Direktur Utama BPJS Kesehatan, Fachmi Idris mengatakan hal tersebut dilakukan lantaran sepanjang tahun 2018 sekitar 12 juta jiwa atau 39 persen Peserta Bukan Penerima Upah (PBPU) tidak tertib membayar iuran. Adapun total PBPU mencapai 31 juta jiwa.
"Kami akan door to door untuk menagih tagihan," ucap Fahmi Idris di gedung DPR, Jakarta, Senin(2/9).
Baca: Presiden Tidak Coret Daftar 10 Capim KPK
Ia menyebut selama ini, pihaknya melakukan self collecting dalam melakukan penagihan, misalnya seperti peringatan melalui SMS, pesan aplikasi Whatsapp dan email. Namun, cara tersebut memang diakuinya belum maksimal dan efektif dalam menagih iuran.
"Kami akan melakukan 4 tahap (untuk menginvestigasi kepesertaan), yaitu sosialisasi langsung dan tidak langsung, menambahkan akses dalam pembayaran iuran, pengupayaan peserta mandiri tidak mampu membayar masuk dalam PBI APBN maupun APBD, dan mengadvokasi RS untuk memberikan hak pelayanan," kata Fahmi.
Lebih lanjut, Fahmi mengatakan, pembayaran iuran sudah diatur dalam Peraturan Presiden Nomor 89/2013 tentang pengenaan sanksi administratif. Namun, ia menyebut, di dalamnya belum ada aturan spesifik yang mengatur sanksi keterlambatan iuran.
Fahmi Idris juga menyebut defisit perusahaannya akan semakin besar jika kenaikan iuran tidak disetujui DPR RI. Sebab, ia memprediksi bahwa defisit BPJS kesehatan akan naik setiap tahunnya, bahkan pada 2024 diprediksi mencapai Rp 77,9 triliun.
"Proyeksi di 2019-2024 kalau kita melihat ini, artinya kalau kita tidak melakukan upaya-upaya yang bersifat policy mix, artinya meningkatkan iuran kaitannya dengan upaya-upaya bauran kebijakan, maka akan terjadi defisit ini semakin lebar," ucap Fahmi.

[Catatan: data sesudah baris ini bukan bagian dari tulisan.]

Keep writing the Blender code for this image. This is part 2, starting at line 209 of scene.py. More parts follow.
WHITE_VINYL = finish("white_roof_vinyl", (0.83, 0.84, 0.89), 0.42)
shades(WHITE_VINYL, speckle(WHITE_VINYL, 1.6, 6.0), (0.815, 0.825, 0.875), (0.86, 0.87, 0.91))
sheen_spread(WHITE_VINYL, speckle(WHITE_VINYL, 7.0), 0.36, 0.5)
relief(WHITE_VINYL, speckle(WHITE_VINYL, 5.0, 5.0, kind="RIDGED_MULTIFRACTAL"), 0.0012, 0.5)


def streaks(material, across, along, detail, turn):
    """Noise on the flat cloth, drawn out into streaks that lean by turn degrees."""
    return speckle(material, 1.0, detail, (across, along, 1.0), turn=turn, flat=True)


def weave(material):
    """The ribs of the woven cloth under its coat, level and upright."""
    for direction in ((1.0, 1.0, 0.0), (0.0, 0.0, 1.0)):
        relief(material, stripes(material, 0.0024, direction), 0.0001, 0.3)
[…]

Baca: Relawan Jokowi Usul Ahok Menteri PAN-RB
Bahkan, ia menyebutkan bahwa pada tahun 2020 BPJS akan defisit sebesar Rp 39,5 triliun. Kemudian tahun 2021 sebesar Rp 50,1 triliun, tahun 2022 Rp 58,6 triliun, tahun 2023 Rp 67,3 triliun, serta di tahun 2024 mencapai Rp 77,9 triliun.
Maka dari itu, Fahmi berharap DPR menyetujui besaran kenaikan iuran yang diusulkan Menteri Keuangan Sri Mulyani Indrawati beberapa waktu lalu. "Harapannya dengan perbaikan fundamental iuran yang kemarin dipaparkan, persoalan defisit kita dapat selesaikan dengan lebih struktural," kata Fahmi.
Manipulasi Data Gaji
Anggota Komisi XI DPR, Ahmad Hatari mengatakan hasil audit Badan Pemeriksa Keuangan (BPK) menyebut ada 2.348 perusahaan yang memanipulasi data gaji kepada Badan Penyelenggara Jaminan Sosial (BPJS) Kesehatan. Dugaan manipulasi itu, kata Ahmad, yang diduga menjadi BPJS Kesehatan mengalami defisit keuangan sebesar Rp 32,84 triliun hingga akhir 2019.

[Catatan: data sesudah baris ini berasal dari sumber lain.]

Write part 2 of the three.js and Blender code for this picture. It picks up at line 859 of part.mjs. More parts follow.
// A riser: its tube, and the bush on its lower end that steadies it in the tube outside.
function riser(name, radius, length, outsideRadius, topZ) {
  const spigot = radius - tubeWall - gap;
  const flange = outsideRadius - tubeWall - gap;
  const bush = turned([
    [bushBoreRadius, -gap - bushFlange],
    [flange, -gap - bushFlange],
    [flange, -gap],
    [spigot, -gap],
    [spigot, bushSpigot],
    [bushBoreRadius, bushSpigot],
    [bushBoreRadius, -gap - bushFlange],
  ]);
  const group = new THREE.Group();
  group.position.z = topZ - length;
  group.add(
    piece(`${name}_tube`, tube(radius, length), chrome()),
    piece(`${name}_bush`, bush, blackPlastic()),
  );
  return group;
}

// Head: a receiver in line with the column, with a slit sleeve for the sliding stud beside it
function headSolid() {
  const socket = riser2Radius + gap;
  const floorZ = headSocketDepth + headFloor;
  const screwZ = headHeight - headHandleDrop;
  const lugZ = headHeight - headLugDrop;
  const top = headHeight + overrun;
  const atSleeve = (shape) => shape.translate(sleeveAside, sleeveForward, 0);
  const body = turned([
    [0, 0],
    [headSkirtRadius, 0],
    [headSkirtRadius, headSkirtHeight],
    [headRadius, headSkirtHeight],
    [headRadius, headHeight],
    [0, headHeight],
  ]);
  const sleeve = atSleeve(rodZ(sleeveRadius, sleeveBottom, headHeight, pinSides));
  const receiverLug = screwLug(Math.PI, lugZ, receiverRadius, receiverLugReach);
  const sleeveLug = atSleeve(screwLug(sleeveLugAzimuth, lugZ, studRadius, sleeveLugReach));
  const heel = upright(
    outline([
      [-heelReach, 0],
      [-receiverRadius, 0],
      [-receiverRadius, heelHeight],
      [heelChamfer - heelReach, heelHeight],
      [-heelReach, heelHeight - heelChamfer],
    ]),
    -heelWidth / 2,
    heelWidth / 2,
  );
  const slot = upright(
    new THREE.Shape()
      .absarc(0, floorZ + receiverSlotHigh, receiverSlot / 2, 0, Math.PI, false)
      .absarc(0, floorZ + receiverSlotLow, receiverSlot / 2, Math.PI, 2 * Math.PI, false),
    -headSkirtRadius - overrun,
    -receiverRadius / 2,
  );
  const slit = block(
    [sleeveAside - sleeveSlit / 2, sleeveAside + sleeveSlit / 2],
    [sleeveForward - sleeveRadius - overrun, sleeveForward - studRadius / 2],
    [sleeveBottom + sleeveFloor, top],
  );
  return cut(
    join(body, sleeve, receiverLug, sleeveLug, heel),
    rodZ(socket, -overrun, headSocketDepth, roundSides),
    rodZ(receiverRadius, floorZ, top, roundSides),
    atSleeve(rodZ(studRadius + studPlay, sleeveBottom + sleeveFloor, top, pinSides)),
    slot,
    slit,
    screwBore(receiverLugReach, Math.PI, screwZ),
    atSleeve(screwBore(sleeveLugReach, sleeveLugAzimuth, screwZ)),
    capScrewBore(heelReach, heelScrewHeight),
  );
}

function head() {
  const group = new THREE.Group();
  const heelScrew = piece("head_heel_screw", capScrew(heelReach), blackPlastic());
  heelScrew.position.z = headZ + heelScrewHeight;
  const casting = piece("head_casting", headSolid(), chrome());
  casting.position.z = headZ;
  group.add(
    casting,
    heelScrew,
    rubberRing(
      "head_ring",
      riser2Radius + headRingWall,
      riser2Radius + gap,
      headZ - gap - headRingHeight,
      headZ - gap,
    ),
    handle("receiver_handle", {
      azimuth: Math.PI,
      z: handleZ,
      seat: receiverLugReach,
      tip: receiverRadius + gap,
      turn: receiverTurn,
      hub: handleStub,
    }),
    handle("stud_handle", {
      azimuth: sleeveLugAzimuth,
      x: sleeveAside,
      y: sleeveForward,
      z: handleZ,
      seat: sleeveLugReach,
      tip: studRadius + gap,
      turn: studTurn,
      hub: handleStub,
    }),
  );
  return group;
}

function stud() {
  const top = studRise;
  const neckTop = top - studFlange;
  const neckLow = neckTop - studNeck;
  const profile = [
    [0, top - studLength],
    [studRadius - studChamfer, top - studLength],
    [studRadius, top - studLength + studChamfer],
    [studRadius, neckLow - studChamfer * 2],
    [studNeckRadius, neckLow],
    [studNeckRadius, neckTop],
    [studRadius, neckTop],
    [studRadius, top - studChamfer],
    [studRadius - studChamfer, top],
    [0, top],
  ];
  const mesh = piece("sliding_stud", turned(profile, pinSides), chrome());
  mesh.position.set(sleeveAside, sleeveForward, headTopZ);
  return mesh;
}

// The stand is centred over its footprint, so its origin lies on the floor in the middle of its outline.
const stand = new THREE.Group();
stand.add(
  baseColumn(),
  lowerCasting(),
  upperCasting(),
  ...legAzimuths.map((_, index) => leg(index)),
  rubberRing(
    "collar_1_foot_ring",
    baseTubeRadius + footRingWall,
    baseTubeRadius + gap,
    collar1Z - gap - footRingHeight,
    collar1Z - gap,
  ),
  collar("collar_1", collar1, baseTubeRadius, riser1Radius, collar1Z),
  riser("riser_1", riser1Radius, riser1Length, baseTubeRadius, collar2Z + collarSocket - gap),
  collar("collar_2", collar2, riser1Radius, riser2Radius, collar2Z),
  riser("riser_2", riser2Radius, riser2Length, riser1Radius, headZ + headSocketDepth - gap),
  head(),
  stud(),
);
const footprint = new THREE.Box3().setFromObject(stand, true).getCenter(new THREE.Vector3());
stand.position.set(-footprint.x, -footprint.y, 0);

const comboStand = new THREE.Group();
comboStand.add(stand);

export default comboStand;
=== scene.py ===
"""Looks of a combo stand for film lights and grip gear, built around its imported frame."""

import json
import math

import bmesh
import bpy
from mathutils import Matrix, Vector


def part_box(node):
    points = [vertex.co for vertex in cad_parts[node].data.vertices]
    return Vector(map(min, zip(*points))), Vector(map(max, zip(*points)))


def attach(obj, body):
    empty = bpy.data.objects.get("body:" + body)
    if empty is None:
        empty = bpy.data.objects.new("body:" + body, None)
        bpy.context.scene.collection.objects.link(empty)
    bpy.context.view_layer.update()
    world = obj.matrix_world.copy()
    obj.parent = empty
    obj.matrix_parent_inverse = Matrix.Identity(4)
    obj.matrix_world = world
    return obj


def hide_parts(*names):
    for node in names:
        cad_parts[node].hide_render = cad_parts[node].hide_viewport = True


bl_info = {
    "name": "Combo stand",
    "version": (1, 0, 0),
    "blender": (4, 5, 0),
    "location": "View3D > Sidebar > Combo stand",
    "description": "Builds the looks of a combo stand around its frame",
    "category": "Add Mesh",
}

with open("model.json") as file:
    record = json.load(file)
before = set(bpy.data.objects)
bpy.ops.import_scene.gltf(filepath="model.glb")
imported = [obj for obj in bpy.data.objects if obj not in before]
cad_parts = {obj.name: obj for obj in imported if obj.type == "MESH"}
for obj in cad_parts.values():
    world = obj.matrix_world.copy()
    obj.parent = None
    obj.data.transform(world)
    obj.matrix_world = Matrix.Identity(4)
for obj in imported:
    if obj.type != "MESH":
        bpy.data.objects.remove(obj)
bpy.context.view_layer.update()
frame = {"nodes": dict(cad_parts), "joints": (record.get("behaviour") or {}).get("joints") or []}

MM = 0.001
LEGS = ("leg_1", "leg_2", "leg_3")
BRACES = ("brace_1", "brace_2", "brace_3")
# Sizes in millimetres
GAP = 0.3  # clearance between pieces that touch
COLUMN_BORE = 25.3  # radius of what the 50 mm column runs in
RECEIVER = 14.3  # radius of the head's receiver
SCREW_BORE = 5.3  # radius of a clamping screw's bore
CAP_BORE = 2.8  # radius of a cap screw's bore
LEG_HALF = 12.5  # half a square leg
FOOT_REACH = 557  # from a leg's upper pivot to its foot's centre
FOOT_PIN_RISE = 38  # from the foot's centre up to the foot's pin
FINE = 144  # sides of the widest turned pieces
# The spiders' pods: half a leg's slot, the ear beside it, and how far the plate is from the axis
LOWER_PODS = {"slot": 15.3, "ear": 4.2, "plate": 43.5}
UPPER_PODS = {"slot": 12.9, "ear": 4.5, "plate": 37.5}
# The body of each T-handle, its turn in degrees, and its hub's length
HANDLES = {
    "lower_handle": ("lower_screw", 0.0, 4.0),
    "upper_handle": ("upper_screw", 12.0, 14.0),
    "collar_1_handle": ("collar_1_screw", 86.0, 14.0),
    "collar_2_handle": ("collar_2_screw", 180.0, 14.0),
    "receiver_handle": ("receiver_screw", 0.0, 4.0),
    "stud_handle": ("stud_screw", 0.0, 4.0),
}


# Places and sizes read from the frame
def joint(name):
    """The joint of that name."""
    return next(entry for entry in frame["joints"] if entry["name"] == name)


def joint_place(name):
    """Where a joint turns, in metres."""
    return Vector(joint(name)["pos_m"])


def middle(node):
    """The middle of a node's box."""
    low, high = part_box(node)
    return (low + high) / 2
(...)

"Siapa yang mau bantah ini?, manipulasi data, tata kelola yang kacau," kata Hatari.
Lebih lanjut, Hatari mengungkapkan, hasil audit BPKP menemukan masih ada 24,77 juta peserta BPJS Kesehatan yang bermasalah. Dari data itu, 17,7 juta jiwa mengalami masalah NIK, 10 juta jiwa terdapat NIK ganda, dan kolom faskes yang kosong sekitar 21.000, dan sisanya sudah meninggal.

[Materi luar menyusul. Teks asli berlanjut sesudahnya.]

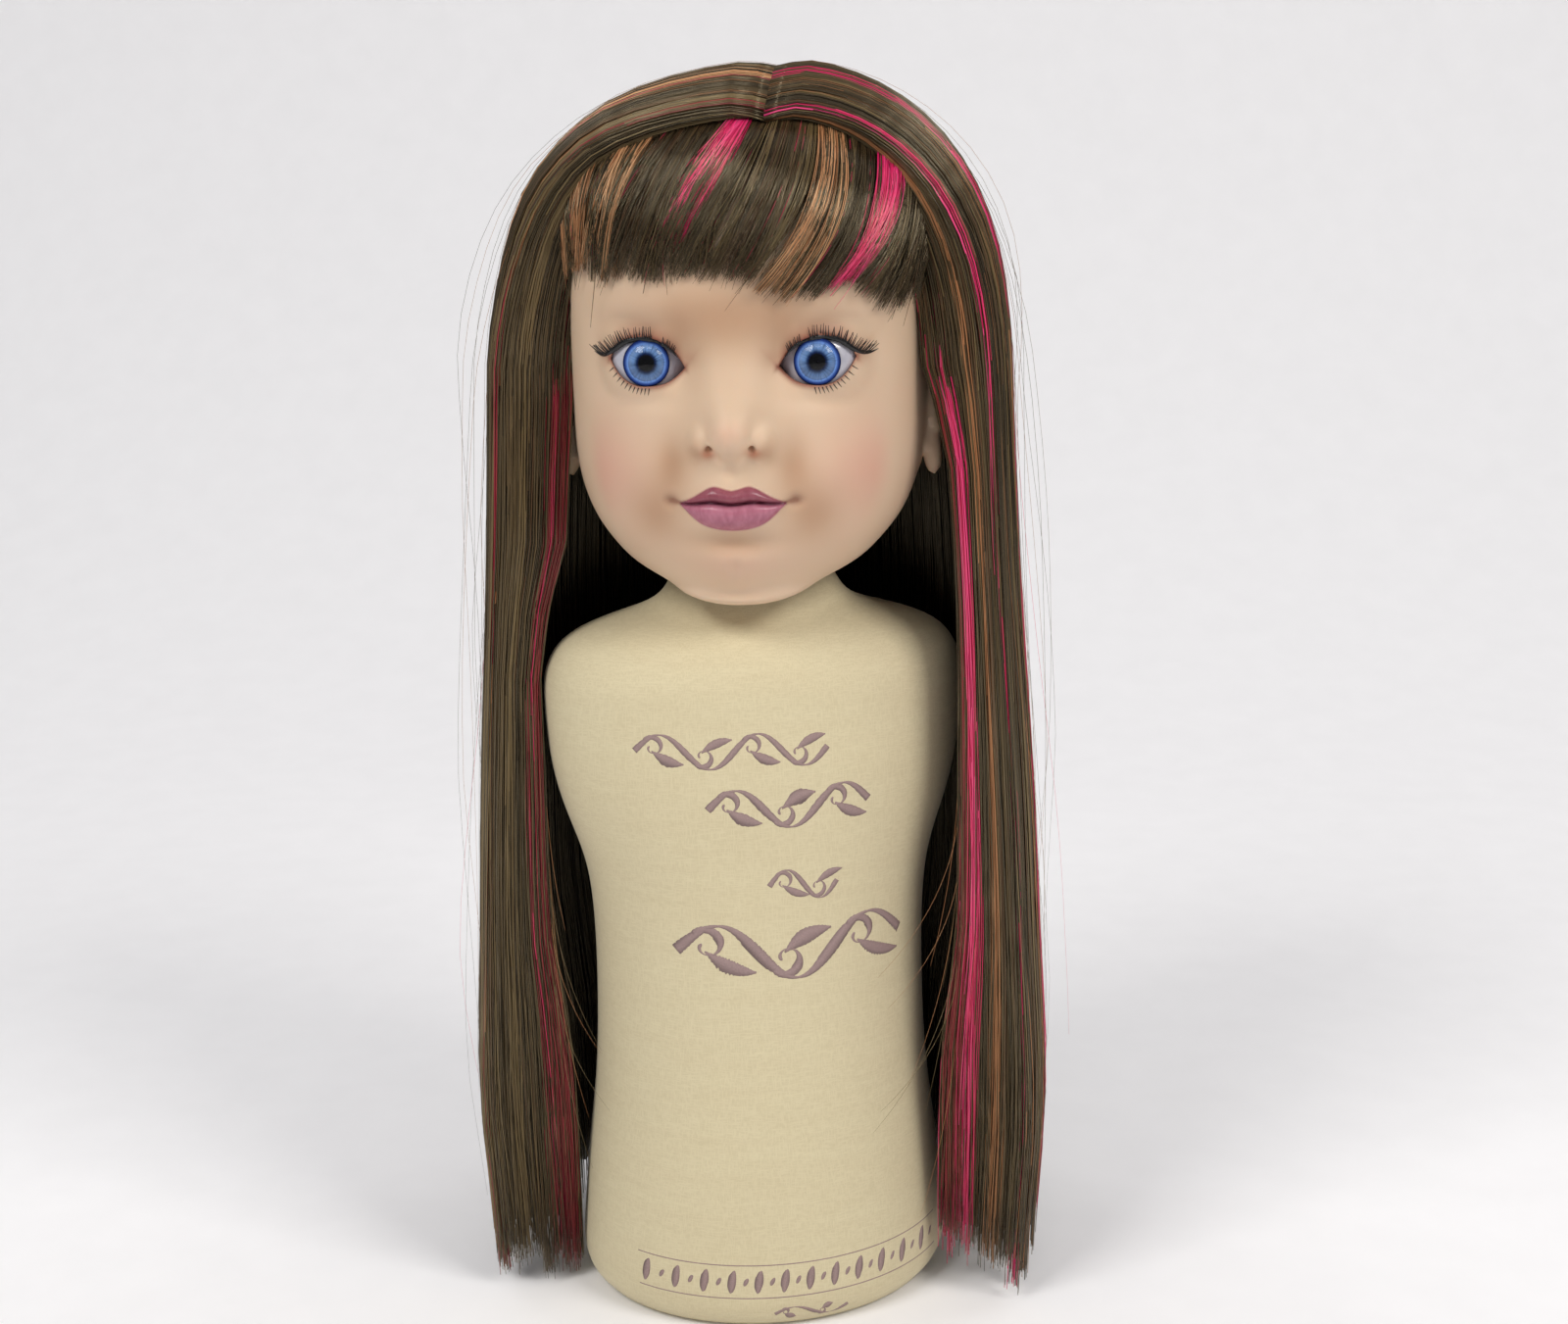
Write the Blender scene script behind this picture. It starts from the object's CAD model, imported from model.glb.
"""Looks of the doll-sized training head: vinyl face, inset eyes, rooted hair, cloth-covered form.

Shapes are worked out in millimetres in the CAD's frame (+Z up, the face looks along -Y) and written to
Blender in metres. "Left" and "right" are as seen when looking at the face, so right is +X.
"""

import math

import bpy
import numpy as np
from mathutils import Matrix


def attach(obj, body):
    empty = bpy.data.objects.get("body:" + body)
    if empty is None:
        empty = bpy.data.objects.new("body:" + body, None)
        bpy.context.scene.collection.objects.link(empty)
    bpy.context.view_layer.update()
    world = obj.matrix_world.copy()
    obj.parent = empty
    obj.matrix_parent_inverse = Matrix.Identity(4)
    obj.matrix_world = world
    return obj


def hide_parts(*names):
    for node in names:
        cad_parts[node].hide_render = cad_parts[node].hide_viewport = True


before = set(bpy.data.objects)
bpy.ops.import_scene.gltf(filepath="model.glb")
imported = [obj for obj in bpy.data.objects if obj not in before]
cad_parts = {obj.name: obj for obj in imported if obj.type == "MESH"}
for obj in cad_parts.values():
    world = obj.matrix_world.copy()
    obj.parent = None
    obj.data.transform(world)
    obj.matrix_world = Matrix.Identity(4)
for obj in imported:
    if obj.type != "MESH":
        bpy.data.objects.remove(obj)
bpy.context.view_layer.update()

import openvdb
from mathutils import Matrix, Vector
from mathutils.bvhtree import BVHTree

MM = 0.001
SIDES = (("left", -1), ("right", 1))
rng = np.random.default_rng(7)


# ------------ small tools
class Spline:
    """A natural cubic curve through rows of (place, value, value...)."""

    def __init__(self, rows):
        rows = np.asarray(rows, float)
        self.x, self.y = rows[:, 0], rows[:, 1:]
        count, gap = len(rows), np.diff(rows[:, 0])
        matrix, right = np.eye(count), np.zeros_like(self.y)
        for i in range(1, count - 1):
            matrix[i, i - 1 : i + 2] = gap[i - 1], 2 * (gap[i - 1] + gap[i]), gap[i]
            rise = np.diff(self.y[i - 1 : i + 2], axis=0) / gap[i - 1 : i + 1, None]
            right[i] = 6 * (rise[1] - rise[0])
        self.bend = np.linalg.solve(matrix, right)

    def __call__(self, place):
        place = np.clip(np.asarray(place, float), self.x[0], self.x[-1])
        i = np.clip(np.searchsorted(self.x, place) - 1, 0, len(self.x) - 2)
        gap = (self.x[i + 1] - self.x[i])[..., None]
        after = (place - self.x[i])[..., None]
        before = gap - after
        curve = (self.bend[i] * before**3 + self.bend[i + 1] * after**3) / (6 * gap)
        curve += (self.y[i] / gap - self.bend[i] * gap / 6) * before
        curve += (self.y[i + 1] / gap - self.bend[i + 1] * gap / 6) * after
        return curve[..., 0] if curve.shape[-1] == 1 else curve


def step(low, high, value):
    """Smoothly 0 below low and 1 above high."""
    share = np.clip((value - low) / (high - low), 0, 1)
    return share * share * (3 - 2 * share)


def hill(x, z, centre, width, height):
    """A smooth round hill of height 1 over the (x, z) plane."""
    return np.exp(-(((x - centre[0]) / width) ** 2) - ((z - centre[1]) / height) ** 2)


def hills(rows, across, z):
    """The sum of several hills: each row has its height, then what hill() takes."""
    return sum(height * hill(across, z, *place) for height, *place in rows)


def unit(v):
    return v / np.maximum(np.linalg.norm(v, axis=-1, keepdims=True), 1e-9)


def mesh_object(name, points, faces, materials, face_material=None):
    """A smooth mesh object from points in millimetres and faces, a list of arrays of one width each."""
    mesh = bpy.data.meshes.new(name)
    points = np.ascontiguousarray(np.asarray(points, float).reshape(-1, 3) * MM)
    faces = [np.asarray(block, np.int32) for block in faces if len(block)]
    mesh.vertices.add(len(points))
    mesh.vertices.foreach_set("co", points.ravel())
    corners = np.concatenate([block.ravel() for block in faces])
    widths = np.concatenate([np.full(len(block), block.shape[1], np.int32) for block in faces])
    mesh.loops.add(len(corners))
    mesh.loops.foreach_set("vertex_index", corners)
    mesh.polygons.add(len(widths))
    mesh.polygons.foreach_set("loop_start", np.concatenate([[0], np.cumsum(widths)[:-1]]).astype(np.int32))
    if face_material is not None:
        mesh.polygons.foreach_set("material_index", np.asarray(face_material, np.int32))
    mesh.polygons.foreach_set("use_smooth", np.ones(len(widths), bool))
    for material in materials:
        mesh.materials.append(material)
    mesh.update(calc_edges=True)
    mesh.validate()
    obj = bpy.data.objects.new(name, mesh)
    bpy.context.scene.collection.objects.link(obj)
    return obj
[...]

Sedangkan, dari hasil audit BPK, sebanyak 528.120 pekerja belum didaftarkan dari 8.314 perusahaan. Hasil itu ditemukan sebanyak 2.348 badan usaha tidak melaporkan gaji dengan benar. "Temuan BPKP juga, badan usaha yang belum tertib dengan tidak didaftarkan secara penuh pesertanya adalah 500 ribuan peserta," ujarnya.